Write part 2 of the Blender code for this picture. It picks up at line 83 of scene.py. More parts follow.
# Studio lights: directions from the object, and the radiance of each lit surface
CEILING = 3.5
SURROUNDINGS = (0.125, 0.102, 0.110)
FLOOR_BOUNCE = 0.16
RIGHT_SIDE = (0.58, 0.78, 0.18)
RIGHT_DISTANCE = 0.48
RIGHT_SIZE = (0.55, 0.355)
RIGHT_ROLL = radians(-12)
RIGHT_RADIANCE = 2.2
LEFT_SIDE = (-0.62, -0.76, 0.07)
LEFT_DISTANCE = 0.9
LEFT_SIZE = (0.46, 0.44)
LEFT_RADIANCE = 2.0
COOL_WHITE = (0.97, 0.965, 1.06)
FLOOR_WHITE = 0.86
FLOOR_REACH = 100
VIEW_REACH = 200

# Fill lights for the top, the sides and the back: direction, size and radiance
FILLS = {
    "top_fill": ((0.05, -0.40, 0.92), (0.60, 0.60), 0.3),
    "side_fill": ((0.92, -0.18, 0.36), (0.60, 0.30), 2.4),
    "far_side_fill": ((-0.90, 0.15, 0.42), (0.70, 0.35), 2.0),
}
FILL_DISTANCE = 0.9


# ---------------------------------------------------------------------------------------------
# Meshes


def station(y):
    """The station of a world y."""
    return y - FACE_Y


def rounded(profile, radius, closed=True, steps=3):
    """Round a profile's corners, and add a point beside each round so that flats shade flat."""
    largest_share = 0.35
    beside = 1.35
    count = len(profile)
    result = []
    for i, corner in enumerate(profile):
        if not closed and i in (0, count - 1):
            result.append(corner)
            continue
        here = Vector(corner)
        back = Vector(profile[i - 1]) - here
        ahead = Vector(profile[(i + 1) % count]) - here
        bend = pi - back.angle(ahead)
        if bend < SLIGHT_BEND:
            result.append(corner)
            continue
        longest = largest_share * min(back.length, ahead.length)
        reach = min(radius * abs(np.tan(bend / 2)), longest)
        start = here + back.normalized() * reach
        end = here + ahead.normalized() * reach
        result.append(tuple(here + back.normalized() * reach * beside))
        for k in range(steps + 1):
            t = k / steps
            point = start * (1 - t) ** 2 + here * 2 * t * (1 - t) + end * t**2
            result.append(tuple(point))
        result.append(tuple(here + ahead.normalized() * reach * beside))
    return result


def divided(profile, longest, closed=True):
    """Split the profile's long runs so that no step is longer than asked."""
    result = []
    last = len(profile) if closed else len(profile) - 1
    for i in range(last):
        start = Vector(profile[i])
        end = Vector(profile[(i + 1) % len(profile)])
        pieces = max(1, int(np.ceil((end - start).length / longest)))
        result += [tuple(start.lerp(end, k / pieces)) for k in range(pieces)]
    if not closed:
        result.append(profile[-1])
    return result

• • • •

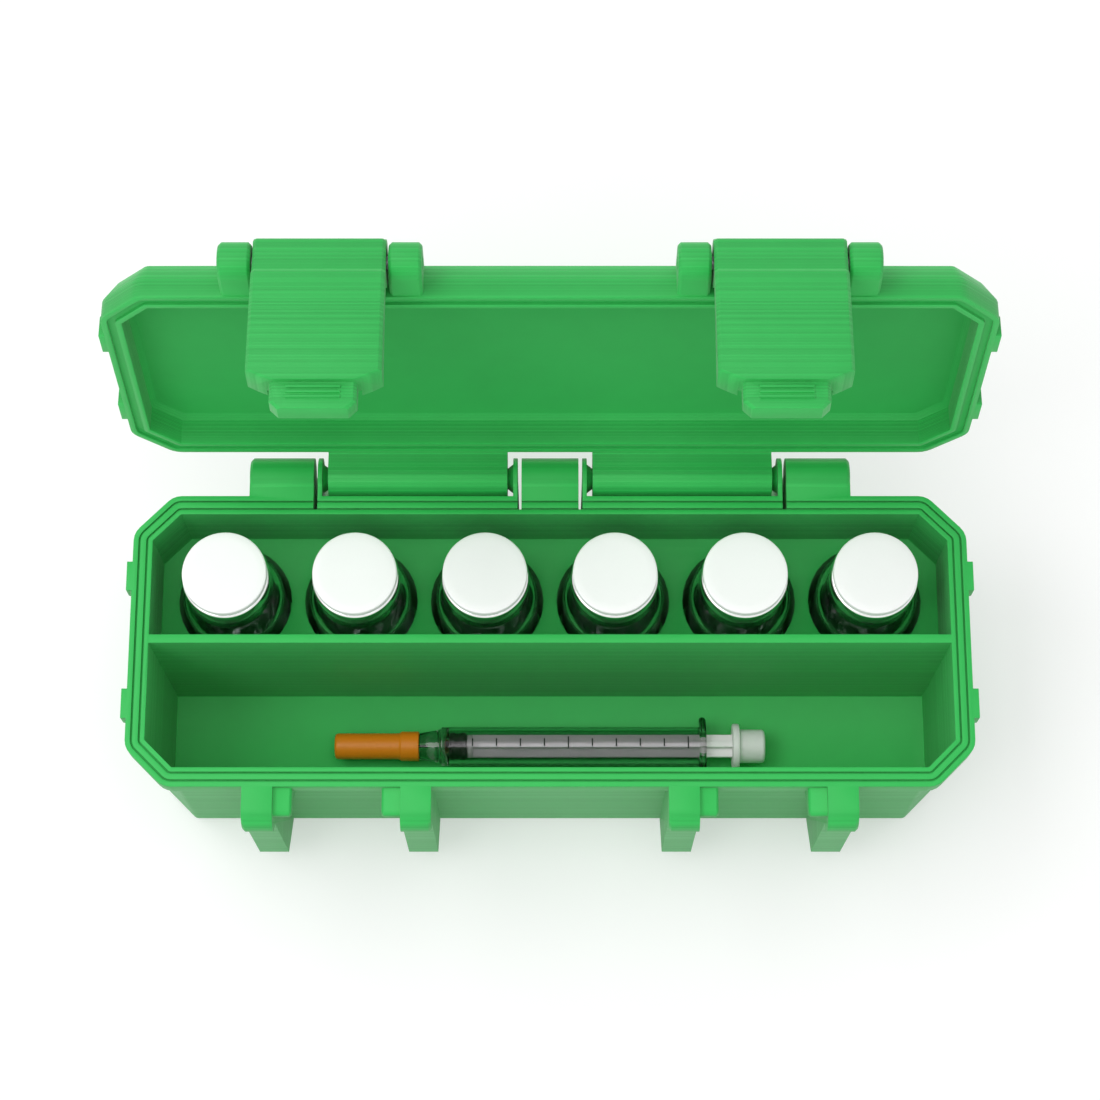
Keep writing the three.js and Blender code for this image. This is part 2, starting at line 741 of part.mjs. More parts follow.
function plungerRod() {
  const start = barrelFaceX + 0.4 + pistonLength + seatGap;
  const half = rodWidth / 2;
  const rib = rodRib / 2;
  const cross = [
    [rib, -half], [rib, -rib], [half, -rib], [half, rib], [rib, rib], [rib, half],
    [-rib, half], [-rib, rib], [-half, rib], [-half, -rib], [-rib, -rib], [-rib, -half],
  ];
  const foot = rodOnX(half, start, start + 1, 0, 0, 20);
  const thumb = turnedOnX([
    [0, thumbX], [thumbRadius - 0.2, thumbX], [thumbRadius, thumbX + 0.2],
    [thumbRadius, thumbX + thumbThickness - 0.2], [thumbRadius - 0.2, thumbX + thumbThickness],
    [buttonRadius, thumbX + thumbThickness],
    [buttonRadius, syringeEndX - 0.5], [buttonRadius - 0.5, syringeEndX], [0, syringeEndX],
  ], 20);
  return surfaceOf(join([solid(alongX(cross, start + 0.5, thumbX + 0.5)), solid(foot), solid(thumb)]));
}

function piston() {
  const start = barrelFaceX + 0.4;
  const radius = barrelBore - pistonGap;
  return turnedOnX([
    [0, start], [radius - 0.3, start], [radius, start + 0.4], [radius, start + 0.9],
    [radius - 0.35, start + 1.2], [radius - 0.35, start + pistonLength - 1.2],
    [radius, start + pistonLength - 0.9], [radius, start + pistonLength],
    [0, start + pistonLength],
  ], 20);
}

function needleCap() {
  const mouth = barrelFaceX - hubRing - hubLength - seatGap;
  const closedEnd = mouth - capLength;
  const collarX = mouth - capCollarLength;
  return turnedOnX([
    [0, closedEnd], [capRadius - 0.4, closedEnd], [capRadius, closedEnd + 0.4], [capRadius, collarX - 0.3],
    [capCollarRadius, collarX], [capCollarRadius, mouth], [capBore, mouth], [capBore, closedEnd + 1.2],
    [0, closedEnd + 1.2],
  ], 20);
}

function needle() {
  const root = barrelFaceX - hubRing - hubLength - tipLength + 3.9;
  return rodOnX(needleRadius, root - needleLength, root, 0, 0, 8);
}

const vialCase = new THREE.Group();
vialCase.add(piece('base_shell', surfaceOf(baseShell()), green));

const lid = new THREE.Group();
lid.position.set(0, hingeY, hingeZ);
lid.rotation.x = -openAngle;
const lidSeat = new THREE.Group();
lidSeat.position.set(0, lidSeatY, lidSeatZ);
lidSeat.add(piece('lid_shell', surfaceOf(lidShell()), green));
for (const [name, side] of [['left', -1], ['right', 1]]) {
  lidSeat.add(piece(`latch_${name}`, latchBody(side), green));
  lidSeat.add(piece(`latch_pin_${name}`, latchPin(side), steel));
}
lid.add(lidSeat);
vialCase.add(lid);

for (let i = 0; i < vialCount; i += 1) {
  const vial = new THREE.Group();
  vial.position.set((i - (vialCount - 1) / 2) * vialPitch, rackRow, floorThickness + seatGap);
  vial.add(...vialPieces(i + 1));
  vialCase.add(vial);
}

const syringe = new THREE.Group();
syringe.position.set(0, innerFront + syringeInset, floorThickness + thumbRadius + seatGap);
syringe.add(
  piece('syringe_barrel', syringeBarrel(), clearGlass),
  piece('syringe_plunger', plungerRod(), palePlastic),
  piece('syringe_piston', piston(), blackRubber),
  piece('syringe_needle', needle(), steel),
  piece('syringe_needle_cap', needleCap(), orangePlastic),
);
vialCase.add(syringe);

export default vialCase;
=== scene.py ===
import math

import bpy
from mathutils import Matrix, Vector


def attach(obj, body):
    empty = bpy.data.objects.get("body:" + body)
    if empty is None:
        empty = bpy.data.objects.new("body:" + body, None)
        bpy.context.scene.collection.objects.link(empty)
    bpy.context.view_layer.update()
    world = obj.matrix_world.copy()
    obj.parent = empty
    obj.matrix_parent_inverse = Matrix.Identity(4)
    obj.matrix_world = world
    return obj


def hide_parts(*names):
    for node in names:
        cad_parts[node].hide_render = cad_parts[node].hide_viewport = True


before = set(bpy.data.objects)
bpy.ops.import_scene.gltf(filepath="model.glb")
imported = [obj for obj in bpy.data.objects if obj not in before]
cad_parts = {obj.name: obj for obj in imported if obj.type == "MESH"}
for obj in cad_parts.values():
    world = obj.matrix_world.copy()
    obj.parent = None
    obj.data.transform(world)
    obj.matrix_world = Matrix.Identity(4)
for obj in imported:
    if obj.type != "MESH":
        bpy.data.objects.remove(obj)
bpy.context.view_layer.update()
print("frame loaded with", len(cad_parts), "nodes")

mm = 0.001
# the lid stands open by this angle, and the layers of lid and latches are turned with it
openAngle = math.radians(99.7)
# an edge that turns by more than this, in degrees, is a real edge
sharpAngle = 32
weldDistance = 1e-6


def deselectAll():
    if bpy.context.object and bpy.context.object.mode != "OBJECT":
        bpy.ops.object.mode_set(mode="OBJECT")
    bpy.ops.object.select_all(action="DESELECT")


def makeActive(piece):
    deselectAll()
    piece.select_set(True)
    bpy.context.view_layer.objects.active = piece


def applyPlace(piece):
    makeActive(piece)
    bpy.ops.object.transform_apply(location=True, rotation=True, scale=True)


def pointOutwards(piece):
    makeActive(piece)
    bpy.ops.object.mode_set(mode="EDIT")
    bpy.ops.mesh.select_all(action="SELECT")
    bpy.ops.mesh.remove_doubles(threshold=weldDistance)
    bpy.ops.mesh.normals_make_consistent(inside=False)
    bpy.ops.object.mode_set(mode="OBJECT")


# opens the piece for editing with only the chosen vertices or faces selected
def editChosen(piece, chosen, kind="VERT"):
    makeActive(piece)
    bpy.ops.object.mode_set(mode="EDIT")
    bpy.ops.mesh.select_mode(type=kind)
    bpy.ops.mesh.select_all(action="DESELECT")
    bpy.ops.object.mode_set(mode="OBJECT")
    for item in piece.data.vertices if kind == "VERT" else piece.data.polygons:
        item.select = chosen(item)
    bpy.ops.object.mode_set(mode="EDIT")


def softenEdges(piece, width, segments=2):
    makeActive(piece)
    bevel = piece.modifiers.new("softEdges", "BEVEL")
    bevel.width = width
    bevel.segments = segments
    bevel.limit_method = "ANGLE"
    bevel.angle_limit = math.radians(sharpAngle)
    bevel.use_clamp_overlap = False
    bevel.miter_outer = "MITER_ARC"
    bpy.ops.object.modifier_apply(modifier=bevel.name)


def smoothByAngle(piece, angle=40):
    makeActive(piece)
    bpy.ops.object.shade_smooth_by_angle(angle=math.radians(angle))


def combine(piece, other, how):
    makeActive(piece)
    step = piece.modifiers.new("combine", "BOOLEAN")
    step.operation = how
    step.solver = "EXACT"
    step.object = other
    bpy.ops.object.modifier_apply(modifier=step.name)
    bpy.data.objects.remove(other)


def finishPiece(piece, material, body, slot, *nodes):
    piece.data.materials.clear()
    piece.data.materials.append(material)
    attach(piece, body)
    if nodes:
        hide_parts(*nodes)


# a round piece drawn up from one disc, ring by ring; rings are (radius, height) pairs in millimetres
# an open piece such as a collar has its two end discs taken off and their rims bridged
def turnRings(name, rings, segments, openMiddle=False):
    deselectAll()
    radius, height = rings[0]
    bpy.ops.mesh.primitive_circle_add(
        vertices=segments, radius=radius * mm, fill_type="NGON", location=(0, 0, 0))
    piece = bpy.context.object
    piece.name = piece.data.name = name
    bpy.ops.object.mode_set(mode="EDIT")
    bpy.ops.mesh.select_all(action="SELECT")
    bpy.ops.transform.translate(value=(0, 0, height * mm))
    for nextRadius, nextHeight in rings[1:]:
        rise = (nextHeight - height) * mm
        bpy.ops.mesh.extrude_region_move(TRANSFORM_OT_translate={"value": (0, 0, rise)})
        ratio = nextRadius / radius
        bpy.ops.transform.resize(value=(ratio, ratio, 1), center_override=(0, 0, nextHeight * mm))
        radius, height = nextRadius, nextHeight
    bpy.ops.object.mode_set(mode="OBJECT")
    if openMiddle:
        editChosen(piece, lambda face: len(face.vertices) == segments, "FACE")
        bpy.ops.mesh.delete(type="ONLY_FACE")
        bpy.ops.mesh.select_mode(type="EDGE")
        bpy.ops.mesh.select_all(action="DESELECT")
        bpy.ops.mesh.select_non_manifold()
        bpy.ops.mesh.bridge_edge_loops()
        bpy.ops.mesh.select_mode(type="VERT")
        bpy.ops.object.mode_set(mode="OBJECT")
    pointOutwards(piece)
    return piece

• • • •

* EXERCISE REQUIREMENTS: Both the line with "const syringe = new THREE.Group();" and the line with "bpy.context.scene.collection.objects.link(empty)" belong in the answer; write them out exactly, with every line between.

* FULL SOLUTION:
const syringe = new THREE.Group();
syringe.position.set(0, innerFront + syringeInset, floorThickness + thumbRadius + seatGap);
syringe.add(
  piece('syringe_barrel', syringeBarrel(), clearGlass),
  piece('syringe_plunger', plungerRod(), palePlastic),
  piece('syringe_piston', piston(), blackRubber),
  piece('syringe_needle', needle(), steel),
  piece('syringe_needle_cap', needleCap(), orangePlastic),
);
vialCase.add(syringe);

export default vialCase;
=== scene.py ===
import math

import bpy
from mathutils import Matrix, Vector


def attach(obj, body):
    empty = bpy.data.objects.get("body:" + body)
    if empty is None:
        empty = bpy.data.objects.new("body:" + body, None)
        bpy.context.scene.collection.objects.link(empty)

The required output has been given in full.